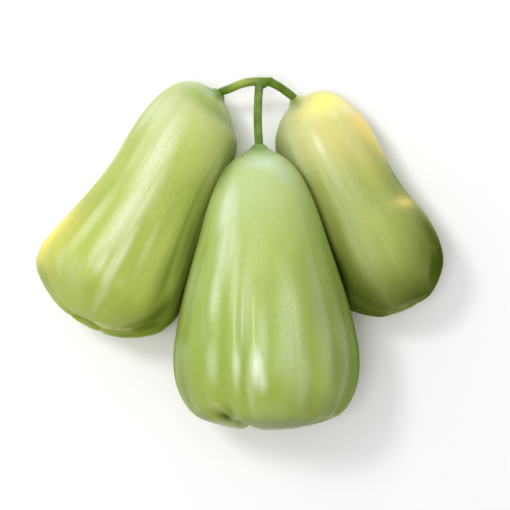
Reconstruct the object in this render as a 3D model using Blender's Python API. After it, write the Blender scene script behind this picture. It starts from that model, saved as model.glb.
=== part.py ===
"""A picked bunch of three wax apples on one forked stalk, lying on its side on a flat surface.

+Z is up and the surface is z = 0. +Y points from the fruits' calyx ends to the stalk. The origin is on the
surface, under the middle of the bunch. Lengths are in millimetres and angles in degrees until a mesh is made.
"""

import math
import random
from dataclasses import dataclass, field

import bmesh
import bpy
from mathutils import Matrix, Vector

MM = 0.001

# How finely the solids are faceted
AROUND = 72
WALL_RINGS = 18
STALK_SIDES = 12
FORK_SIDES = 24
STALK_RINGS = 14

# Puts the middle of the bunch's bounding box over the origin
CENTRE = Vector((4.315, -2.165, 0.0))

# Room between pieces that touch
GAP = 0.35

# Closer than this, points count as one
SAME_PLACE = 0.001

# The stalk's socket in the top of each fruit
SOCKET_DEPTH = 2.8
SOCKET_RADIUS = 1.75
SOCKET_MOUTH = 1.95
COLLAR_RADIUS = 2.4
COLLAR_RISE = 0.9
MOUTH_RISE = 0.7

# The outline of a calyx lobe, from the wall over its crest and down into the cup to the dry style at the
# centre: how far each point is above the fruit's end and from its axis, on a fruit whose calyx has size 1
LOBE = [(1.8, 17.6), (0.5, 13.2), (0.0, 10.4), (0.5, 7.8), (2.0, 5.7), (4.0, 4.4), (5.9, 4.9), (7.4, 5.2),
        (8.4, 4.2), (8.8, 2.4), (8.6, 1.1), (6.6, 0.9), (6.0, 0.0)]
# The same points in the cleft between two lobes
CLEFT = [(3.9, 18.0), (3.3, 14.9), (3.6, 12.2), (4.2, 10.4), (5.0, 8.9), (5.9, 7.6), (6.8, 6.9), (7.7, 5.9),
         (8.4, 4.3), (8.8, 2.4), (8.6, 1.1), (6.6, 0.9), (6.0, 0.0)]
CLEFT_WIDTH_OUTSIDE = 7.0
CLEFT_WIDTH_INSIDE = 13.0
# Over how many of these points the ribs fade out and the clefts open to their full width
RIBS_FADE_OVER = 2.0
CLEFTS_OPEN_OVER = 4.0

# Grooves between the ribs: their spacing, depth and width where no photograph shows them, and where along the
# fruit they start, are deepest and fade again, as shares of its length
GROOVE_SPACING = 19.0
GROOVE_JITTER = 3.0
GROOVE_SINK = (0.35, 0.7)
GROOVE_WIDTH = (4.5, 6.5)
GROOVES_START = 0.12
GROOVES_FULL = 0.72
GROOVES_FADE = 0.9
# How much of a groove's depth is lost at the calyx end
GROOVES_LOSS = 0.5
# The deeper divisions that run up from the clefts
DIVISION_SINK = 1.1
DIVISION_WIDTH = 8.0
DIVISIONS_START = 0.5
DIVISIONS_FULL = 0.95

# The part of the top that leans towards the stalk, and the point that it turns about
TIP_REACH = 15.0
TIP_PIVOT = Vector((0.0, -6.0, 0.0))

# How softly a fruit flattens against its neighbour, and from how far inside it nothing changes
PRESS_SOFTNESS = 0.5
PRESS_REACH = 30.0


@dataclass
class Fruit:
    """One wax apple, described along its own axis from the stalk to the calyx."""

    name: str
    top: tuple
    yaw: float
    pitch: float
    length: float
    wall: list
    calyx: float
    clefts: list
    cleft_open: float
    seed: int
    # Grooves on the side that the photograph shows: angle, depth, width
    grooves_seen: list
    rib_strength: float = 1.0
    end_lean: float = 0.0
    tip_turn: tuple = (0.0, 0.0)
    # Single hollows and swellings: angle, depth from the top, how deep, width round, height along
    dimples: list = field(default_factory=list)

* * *

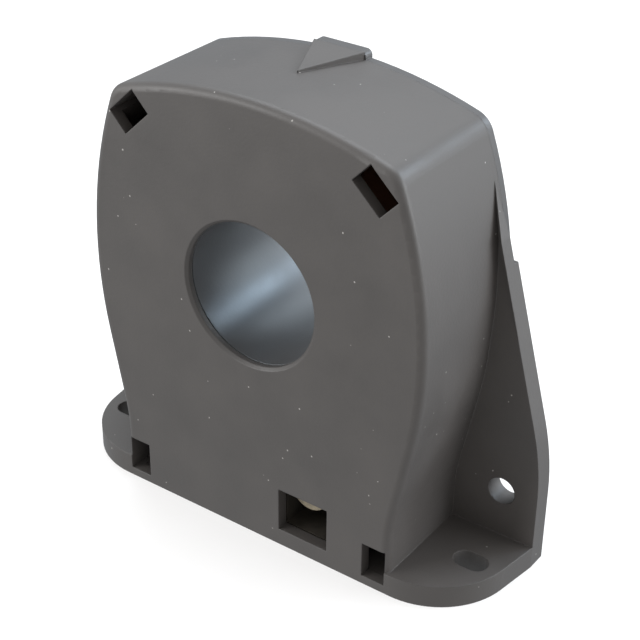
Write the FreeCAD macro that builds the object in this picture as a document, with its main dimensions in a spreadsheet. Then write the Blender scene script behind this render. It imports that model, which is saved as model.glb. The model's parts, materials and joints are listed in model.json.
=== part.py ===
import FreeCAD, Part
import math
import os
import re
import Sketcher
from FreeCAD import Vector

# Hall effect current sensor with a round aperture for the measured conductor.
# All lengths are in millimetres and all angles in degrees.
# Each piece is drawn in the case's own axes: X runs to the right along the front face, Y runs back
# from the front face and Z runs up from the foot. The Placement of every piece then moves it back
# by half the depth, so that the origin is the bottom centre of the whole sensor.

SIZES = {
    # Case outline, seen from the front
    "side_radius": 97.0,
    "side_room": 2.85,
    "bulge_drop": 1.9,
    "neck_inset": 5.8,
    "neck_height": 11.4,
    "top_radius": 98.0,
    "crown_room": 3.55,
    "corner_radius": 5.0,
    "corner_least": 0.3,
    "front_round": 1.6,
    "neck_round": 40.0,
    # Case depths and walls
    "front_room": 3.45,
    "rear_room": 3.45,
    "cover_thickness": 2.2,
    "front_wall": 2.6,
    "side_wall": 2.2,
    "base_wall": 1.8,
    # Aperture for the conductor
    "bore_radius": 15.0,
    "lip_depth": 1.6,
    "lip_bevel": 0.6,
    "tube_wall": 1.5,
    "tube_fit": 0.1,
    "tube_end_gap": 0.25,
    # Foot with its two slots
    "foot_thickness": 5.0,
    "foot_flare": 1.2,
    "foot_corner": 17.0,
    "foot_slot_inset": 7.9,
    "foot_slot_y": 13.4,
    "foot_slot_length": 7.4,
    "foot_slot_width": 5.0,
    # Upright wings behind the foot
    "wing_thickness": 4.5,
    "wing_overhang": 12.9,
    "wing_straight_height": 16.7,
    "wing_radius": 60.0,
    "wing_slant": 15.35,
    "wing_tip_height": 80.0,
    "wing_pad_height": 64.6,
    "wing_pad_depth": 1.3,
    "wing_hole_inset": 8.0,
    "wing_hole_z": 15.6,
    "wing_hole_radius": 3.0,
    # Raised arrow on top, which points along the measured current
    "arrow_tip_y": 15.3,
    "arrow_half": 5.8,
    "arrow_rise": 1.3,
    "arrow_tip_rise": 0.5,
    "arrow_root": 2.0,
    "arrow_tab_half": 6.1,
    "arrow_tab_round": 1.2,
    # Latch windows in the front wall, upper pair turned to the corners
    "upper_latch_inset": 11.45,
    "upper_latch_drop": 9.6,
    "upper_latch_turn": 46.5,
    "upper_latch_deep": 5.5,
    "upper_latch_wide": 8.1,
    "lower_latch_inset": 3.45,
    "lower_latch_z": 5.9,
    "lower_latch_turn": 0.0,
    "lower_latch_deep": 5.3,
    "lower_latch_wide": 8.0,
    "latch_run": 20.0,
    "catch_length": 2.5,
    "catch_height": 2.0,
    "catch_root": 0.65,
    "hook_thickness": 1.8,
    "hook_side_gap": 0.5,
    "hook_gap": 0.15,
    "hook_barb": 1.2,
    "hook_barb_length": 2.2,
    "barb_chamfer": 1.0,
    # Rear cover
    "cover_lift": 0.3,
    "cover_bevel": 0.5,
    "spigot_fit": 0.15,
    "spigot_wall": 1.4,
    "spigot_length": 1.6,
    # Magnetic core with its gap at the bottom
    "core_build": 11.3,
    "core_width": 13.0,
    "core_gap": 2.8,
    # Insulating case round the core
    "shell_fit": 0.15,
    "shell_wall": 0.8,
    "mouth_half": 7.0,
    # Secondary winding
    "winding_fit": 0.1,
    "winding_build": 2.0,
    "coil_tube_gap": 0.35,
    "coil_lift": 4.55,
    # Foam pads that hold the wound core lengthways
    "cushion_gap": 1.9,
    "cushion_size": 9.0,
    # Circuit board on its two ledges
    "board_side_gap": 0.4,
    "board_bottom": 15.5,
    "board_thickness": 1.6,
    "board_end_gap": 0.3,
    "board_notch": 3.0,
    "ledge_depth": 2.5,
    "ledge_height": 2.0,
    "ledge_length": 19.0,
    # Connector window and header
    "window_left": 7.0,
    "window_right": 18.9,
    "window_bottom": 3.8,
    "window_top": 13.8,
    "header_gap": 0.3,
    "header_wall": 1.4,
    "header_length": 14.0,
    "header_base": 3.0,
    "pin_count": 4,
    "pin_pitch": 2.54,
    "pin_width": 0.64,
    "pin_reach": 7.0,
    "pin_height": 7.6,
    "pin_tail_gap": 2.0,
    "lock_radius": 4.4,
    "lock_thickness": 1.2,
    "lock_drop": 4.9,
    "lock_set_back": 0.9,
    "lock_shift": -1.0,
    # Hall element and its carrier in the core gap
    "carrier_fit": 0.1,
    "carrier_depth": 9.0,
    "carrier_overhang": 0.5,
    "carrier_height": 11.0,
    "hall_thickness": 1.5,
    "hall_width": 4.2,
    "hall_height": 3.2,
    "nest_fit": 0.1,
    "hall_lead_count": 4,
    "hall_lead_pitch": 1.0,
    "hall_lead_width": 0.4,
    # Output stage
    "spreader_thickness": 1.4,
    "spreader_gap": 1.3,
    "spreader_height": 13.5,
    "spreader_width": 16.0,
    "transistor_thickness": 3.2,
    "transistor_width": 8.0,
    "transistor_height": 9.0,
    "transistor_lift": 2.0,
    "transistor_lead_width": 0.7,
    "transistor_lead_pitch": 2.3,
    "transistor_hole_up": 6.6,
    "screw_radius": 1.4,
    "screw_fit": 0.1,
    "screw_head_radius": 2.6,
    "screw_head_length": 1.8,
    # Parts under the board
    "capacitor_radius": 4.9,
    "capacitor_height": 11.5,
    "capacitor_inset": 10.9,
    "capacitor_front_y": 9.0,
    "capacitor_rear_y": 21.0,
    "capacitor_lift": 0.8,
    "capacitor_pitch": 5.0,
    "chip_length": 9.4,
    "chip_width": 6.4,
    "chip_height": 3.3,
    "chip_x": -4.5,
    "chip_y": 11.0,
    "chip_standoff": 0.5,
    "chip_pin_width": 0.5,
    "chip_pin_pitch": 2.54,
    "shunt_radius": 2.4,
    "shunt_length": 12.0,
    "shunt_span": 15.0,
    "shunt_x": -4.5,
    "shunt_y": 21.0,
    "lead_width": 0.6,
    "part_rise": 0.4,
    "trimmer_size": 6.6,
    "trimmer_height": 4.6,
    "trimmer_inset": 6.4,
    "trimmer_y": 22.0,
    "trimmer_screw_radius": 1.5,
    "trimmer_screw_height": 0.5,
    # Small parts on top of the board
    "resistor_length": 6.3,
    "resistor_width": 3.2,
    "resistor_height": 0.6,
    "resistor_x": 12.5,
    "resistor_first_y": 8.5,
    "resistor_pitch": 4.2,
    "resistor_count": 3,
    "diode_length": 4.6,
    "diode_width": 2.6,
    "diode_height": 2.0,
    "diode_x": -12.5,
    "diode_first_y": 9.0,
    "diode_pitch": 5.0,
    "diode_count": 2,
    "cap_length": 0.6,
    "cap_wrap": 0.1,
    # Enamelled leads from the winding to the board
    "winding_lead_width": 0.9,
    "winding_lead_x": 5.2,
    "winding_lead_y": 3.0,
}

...

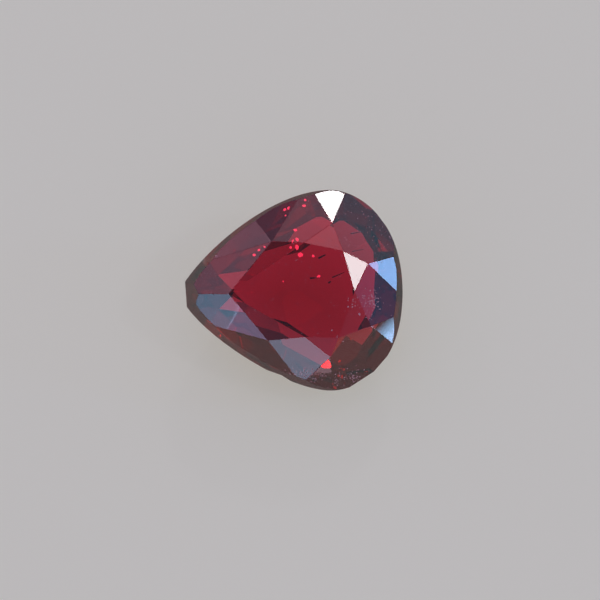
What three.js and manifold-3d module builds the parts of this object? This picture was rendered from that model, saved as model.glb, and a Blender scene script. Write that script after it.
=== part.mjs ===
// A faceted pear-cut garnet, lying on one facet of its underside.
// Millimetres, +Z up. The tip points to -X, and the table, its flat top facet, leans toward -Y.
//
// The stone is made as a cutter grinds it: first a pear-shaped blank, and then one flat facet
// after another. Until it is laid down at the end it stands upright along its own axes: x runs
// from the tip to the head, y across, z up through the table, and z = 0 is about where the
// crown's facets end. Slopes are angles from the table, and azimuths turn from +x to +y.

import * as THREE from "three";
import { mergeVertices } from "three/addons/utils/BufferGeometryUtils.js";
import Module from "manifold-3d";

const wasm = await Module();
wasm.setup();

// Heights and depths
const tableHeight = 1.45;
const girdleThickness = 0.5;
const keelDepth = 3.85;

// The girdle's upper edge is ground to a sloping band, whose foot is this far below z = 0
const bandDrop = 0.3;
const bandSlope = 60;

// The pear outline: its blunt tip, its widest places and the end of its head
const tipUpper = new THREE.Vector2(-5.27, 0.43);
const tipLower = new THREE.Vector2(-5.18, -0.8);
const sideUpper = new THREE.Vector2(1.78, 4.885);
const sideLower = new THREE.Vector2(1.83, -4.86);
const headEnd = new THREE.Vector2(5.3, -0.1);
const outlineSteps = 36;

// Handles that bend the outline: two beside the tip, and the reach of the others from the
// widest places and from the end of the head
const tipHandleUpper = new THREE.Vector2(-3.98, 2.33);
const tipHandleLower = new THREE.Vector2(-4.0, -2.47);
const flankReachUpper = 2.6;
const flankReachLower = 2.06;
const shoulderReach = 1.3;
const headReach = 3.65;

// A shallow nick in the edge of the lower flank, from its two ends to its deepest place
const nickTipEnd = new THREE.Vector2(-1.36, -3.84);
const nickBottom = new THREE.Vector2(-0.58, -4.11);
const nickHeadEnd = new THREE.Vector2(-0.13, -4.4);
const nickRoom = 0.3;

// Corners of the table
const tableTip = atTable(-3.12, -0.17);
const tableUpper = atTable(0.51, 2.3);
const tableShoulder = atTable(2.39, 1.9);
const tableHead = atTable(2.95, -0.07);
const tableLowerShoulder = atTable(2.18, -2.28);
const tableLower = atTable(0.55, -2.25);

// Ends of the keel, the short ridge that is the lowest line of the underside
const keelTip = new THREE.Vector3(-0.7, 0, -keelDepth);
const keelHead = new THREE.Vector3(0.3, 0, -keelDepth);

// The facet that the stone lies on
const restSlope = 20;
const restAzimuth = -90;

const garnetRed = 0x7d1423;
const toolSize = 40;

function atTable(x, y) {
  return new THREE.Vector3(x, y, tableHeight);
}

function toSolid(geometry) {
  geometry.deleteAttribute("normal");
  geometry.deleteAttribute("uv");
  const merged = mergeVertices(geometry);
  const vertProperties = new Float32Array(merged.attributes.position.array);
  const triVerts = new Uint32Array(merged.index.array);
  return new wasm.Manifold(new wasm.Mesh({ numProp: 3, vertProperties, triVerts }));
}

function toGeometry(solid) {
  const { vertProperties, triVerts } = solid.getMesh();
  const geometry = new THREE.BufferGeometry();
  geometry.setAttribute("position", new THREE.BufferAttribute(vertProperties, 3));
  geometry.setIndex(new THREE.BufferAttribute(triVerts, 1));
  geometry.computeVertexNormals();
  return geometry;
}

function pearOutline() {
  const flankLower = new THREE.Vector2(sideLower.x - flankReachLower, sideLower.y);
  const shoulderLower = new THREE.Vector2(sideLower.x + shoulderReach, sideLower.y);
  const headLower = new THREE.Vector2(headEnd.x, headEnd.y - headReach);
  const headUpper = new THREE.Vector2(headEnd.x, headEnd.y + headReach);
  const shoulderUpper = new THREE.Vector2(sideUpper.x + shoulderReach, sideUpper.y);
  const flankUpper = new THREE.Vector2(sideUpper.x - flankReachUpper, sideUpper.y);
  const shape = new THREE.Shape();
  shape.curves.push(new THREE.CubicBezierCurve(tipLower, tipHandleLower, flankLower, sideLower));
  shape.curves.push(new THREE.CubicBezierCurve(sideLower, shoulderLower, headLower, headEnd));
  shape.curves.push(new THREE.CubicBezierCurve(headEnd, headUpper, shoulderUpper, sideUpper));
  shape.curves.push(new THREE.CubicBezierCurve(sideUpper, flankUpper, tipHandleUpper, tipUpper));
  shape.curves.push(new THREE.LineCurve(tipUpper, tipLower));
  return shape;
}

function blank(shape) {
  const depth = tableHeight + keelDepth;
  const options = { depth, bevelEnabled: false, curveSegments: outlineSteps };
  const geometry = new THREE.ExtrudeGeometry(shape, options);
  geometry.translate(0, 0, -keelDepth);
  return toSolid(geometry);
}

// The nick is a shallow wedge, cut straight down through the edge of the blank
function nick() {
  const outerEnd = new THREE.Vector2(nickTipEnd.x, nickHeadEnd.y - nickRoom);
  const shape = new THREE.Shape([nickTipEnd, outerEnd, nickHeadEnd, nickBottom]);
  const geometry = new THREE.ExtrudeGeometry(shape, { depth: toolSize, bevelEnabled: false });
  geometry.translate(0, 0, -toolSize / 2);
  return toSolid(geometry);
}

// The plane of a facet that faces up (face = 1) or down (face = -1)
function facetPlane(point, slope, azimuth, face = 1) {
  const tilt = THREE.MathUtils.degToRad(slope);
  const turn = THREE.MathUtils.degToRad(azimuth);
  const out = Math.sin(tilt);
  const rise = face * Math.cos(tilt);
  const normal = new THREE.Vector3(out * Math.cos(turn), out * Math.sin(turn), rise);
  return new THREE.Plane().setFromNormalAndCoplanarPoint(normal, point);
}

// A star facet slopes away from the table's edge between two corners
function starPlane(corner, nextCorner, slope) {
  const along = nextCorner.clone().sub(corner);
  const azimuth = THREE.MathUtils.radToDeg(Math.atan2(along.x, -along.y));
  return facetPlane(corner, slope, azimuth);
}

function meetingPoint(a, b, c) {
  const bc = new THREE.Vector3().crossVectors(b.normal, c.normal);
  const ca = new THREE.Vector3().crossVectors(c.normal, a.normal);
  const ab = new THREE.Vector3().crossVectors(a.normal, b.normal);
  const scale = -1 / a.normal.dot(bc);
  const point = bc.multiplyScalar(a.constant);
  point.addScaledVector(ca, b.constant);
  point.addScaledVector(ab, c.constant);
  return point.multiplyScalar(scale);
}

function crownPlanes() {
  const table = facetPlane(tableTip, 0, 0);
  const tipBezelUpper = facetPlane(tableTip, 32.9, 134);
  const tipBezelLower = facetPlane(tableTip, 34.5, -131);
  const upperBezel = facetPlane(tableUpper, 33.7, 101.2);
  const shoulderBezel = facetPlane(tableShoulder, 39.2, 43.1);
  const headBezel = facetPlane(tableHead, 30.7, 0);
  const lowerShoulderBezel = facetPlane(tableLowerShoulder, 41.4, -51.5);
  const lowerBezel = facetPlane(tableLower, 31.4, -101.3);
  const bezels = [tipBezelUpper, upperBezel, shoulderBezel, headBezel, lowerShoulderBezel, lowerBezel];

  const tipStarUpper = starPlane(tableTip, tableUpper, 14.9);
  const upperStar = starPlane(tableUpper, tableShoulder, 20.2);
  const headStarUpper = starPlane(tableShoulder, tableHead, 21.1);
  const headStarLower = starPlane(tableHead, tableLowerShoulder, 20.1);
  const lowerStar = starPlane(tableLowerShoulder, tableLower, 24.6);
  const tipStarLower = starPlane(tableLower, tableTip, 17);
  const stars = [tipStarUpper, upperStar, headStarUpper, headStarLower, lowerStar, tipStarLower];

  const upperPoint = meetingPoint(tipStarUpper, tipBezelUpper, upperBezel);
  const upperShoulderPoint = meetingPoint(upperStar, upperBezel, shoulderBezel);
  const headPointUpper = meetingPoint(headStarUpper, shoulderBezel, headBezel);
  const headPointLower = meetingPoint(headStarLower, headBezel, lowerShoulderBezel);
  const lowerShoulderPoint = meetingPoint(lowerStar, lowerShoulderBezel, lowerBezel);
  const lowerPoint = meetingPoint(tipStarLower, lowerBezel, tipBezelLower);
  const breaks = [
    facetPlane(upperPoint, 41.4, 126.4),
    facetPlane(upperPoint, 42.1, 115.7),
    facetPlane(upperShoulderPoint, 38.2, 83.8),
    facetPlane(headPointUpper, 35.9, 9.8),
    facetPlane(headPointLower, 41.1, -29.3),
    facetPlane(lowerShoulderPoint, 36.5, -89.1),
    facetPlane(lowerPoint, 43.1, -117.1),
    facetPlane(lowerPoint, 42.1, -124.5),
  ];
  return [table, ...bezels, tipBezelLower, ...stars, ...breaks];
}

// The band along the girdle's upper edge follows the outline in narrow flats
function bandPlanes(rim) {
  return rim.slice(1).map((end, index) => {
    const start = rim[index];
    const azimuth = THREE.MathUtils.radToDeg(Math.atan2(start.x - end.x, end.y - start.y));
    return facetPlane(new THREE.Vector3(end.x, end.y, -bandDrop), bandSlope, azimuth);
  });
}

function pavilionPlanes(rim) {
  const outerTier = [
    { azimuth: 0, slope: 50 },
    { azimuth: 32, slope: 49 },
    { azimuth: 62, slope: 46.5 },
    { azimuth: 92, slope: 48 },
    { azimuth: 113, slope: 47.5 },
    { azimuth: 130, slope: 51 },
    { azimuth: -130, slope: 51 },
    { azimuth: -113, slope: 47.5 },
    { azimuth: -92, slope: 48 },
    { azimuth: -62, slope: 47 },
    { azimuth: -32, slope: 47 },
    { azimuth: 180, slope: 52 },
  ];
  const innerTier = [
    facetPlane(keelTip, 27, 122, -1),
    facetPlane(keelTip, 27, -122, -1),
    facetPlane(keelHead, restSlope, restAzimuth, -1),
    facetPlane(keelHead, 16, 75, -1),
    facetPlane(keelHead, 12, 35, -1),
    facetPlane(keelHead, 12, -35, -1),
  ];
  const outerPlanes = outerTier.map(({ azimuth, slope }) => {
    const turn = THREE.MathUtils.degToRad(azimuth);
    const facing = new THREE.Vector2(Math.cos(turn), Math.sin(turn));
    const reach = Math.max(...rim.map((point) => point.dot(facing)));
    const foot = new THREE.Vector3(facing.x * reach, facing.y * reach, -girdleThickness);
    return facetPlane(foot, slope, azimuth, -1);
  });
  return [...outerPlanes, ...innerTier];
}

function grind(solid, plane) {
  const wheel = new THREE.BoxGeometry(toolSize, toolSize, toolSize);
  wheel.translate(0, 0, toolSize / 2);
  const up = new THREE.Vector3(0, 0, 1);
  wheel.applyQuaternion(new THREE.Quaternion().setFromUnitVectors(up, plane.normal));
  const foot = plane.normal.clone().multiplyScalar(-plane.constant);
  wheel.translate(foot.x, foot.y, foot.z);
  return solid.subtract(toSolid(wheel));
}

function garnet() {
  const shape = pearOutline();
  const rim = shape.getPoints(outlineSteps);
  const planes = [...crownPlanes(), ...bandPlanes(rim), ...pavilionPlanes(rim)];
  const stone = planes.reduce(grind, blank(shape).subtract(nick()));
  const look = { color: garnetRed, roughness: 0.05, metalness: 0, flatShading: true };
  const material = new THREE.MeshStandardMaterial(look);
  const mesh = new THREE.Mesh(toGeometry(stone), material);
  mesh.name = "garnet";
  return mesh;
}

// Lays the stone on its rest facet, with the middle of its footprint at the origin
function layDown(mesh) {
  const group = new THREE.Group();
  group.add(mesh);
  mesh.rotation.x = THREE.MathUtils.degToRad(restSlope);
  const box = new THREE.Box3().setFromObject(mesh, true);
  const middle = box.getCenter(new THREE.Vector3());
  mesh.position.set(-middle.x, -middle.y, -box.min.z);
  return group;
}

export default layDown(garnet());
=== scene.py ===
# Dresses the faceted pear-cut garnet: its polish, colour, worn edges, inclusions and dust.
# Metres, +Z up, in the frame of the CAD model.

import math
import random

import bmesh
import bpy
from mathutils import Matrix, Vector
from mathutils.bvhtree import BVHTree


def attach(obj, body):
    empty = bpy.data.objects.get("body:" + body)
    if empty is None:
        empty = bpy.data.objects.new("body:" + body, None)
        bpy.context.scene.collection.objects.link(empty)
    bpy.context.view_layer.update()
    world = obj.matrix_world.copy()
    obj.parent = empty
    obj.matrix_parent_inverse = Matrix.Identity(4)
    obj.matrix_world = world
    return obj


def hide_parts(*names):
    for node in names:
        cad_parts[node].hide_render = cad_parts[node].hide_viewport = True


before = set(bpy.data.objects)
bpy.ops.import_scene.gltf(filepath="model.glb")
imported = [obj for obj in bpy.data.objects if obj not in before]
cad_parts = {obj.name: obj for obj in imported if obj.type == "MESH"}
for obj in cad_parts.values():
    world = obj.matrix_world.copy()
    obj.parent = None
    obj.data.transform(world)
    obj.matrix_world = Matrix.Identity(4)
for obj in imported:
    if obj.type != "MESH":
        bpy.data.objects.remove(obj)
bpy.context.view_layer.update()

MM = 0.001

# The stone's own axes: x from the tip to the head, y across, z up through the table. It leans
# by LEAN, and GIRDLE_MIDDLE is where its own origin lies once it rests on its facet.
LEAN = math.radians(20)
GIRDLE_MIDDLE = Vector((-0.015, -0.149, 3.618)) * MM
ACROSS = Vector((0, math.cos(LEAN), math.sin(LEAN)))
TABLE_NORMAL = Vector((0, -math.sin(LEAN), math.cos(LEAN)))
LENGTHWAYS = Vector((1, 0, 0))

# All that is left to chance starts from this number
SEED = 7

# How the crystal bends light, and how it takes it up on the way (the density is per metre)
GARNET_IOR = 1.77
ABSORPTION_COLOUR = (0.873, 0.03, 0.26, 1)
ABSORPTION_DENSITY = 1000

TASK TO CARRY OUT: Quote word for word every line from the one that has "footprint at the origin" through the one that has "imported = [obj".

THE REPLY:
// Lays the stone on its rest facet, with the middle of its footprint at the origin
function layDown(mesh) {
  const group = new THREE.Group();
  group.add(mesh);
  mesh.rotation.x = THREE.MathUtils.degToRad(restSlope);
  const box = new THREE.Box3().setFromObject(mesh, true);
  const middle = box.getCenter(new THREE.Vector3());
  mesh.position.set(-middle.x, -middle.y, -box.min.z);
  return group;
}

export default layDown(garnet());
=== scene.py ===
# Dresses the faceted pear-cut garnet: its polish, colour, worn edges, inclusions and dust.
# Metres, +Z up, in the frame of the CAD model.

import math
import random

import bmesh
import bpy
from mathutils import Matrix, Vector
from mathutils.bvhtree import BVHTree


def attach(obj, body):
    empty = bpy.data.objects.get("body:" + body)
    if empty is None:
        empty = bpy.data.objects.new("body:" + body, None)
        bpy.context.scene.collection.objects.link(empty)
    bpy.context.view_layer.update()
    world = obj.matrix_world.copy()
    obj.parent = empty
    obj.matrix_parent_inverse = Matrix.Identity(4)
    obj.matrix_world = world
    return obj


def hide_parts(*names):
    for node in names:
        cad_parts[node].hide_render = cad_parts[node].hide_viewport = True


before = set(bpy.data.objects)
bpy.ops.import_scene.gltf(filepath="model.glb")
imported = [obj for obj in bpy.data.objects if obj not in before]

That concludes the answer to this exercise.